── Recorded information ──

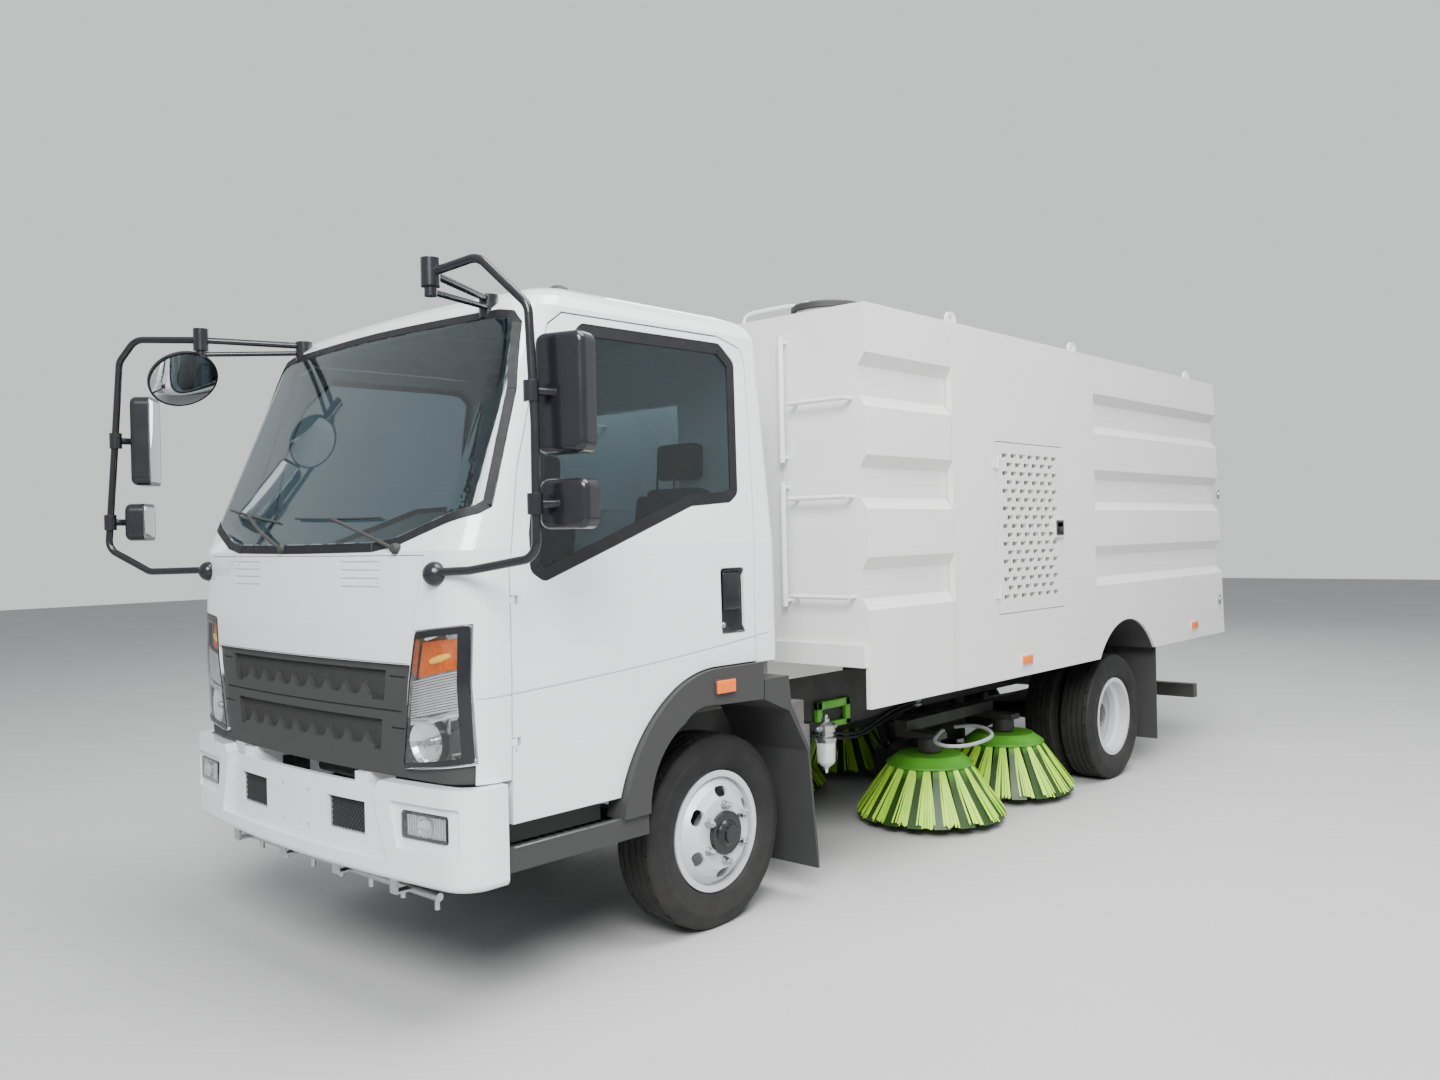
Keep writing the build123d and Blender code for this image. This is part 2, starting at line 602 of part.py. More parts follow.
for side in (-1, 1):
    for edge in (-1, 1):
        y = side * LIFT_Y + edge * 68
        frame += block(-4400, LIFT_X + 40, y - 8, y + 8, LIFT_Z - 40, LIFT_Z + 90)
frame += rod_y(20, -300, 300, LIFT_X, LIFT_Z)
frame += rod_y(20, -RAIL_OUTER + 30, RAIL_OUTER - 30, TIP_X, TIP_Z)
for side in (-1, 1):
    for x in (-2150, -2630):
        frame += rod_x(12, x - 55, x + 55, side * BRUSH_ARM_Y, BRUSH_ARM_Z)
        for end in (-1, 1):
            frame += block(x + end * 48 - 6, x + end * 48 + 6, side * 318 - 38, side * 318 + 38,
                           BRUSH_ARM_Z - 25, RAIL_BOTTOM + 4)
frame += rod_y(12, -165, 165, NOZZLE_X, NOZZLE_Z)
for y in (-156, 156):
    frame += side_plate(outline([
        (NOZZLE_X - 22, NOZZLE_Z - 20), (NOZZLE_X + 22, NOZZLE_Z - 20), (-2370, 600), (-2410, 600)]), y - 5, y + 5)
frame += rod_y(PIVOT_RADIUS, -RAIL_OUTER + RAIL_WEB, RAIL_OUTER - RAIL_WEB, CAB_TILT_X, CAB_TILT_Z)
for side in (-1, 1):
    y = side * (RAIL_OUTER - RAIL_FLANGE / 2)
    frame += block(-270, -230, y - RAIL_FLANGE / 2, y + RAIL_FLANGE / 2, RAIL_TOP, ARCH_TOP - REST_GAP)
frame += block(-270, -230, -RAIL_OUTER, RAIL_OUTER, ARCH_TOP - REST_GAP - 54, ARCH_TOP - REST_GAP)
write("chassis_frame", frame)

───

_Problem_:
Repeat the material word for word, in full.

_Task result_:
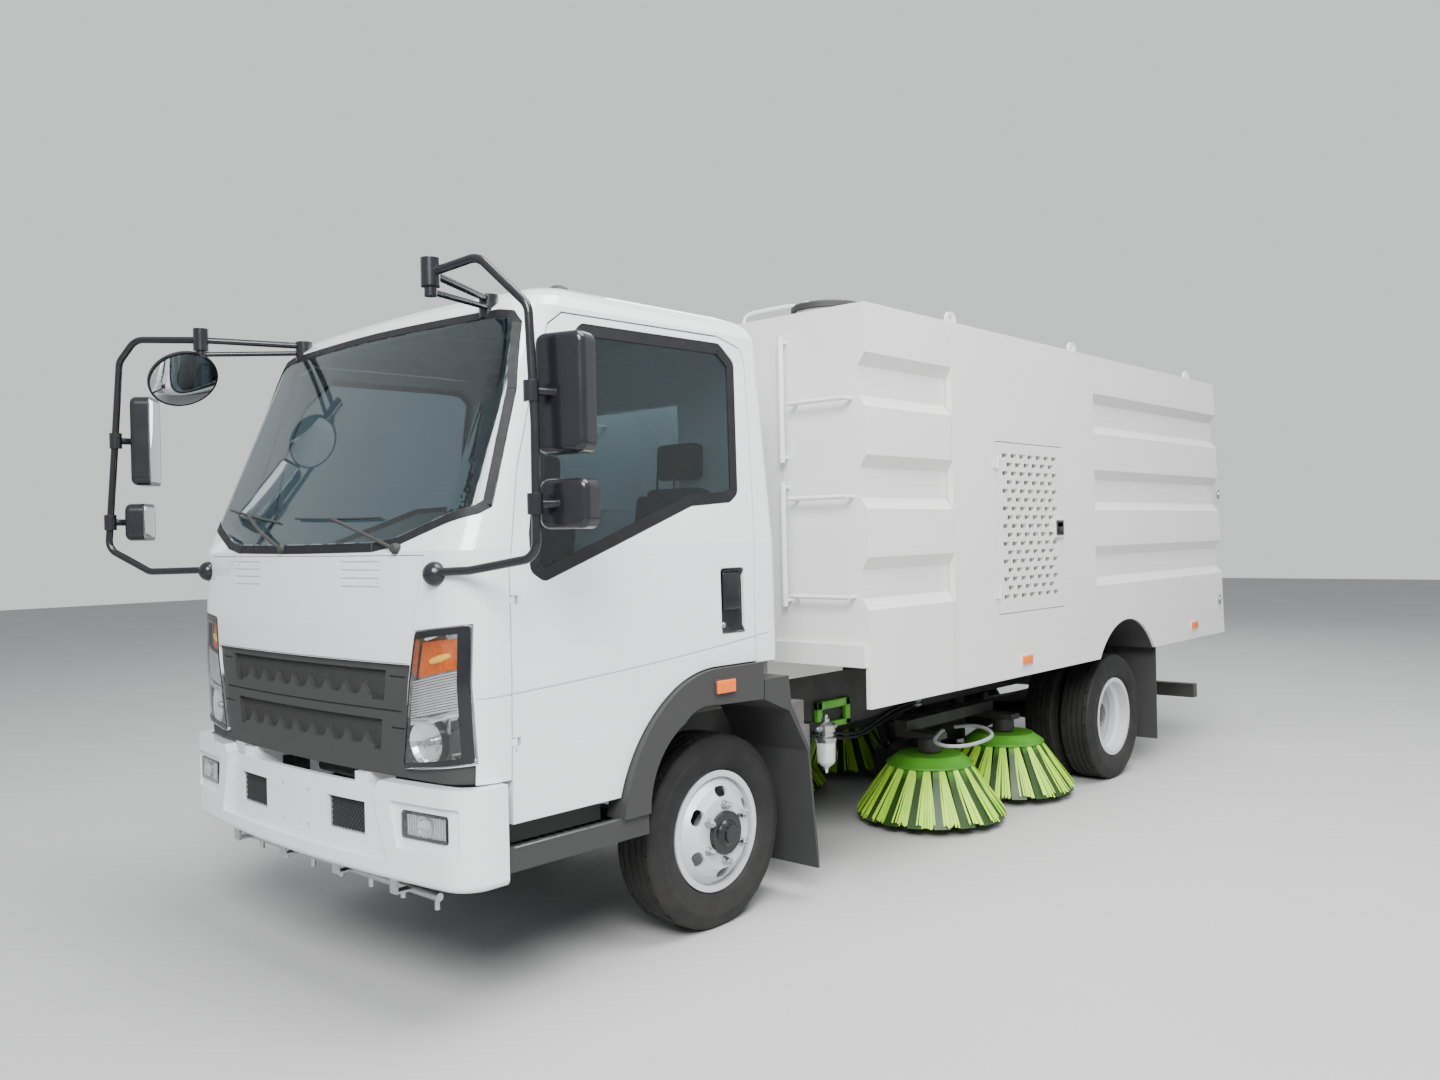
Keep writing the build123d and Blender code for this image. This is part 2, starting at line 602 of part.py. More parts follow.
for side in (-1, 1):
    for edge in (-1, 1):
        y = side * LIFT_Y + edge * 68
        frame += block(-4400, LIFT_X + 40, y - 8, y + 8, LIFT_Z - 40, LIFT_Z + 90)
frame += rod_y(20, -300, 300, LIFT_X, LIFT_Z)
frame += rod_y(20, -RAIL_OUTER + 30, RAIL_OUTER - 30, TIP_X, TIP_Z)
for side in (-1, 1):
    for x in (-2150, -2630):
        frame += rod_x(12, x - 55, x + 55, side * BRUSH_ARM_Y, BRUSH_ARM_Z)
        for end in (-1, 1):
            frame += block(x + end * 48 - 6, x + end * 48 + 6, side * 318 - 38, side * 318 + 38,
                           BRUSH_ARM_Z - 25, RAIL_BOTTOM + 4)
frame += rod_y(12, -165, 165, NOZZLE_X, NOZZLE_Z)
for y in (-156, 156):
    frame += side_plate(outline([
        (NOZZLE_X - 22, NOZZLE_Z - 20), (NOZZLE_X + 22, NOZZLE_Z - 20), (-2370, 600), (-2410, 600)]), y - 5, y + 5)
frame += rod_y(PIVOT_RADIUS, -RAIL_OUTER + RAIL_WEB, RAIL_OUTER - RAIL_WEB, CAB_TILT_X, CAB_TILT_Z)
for side in (-1, 1):
    y = side * (RAIL_OUTER - RAIL_FLANGE / 2)
    frame += block(-270, -230, y - RAIL_FLANGE / 2, y + RAIL_FLANGE / 2, RAIL_TOP, ARCH_TOP - REST_GAP)
frame += block(-270, -230, -RAIL_OUTER, RAIL_OUTER, ARCH_TOP - REST_GAP - 54, ARCH_TOP - REST_GAP)
write("chassis_frame", frame)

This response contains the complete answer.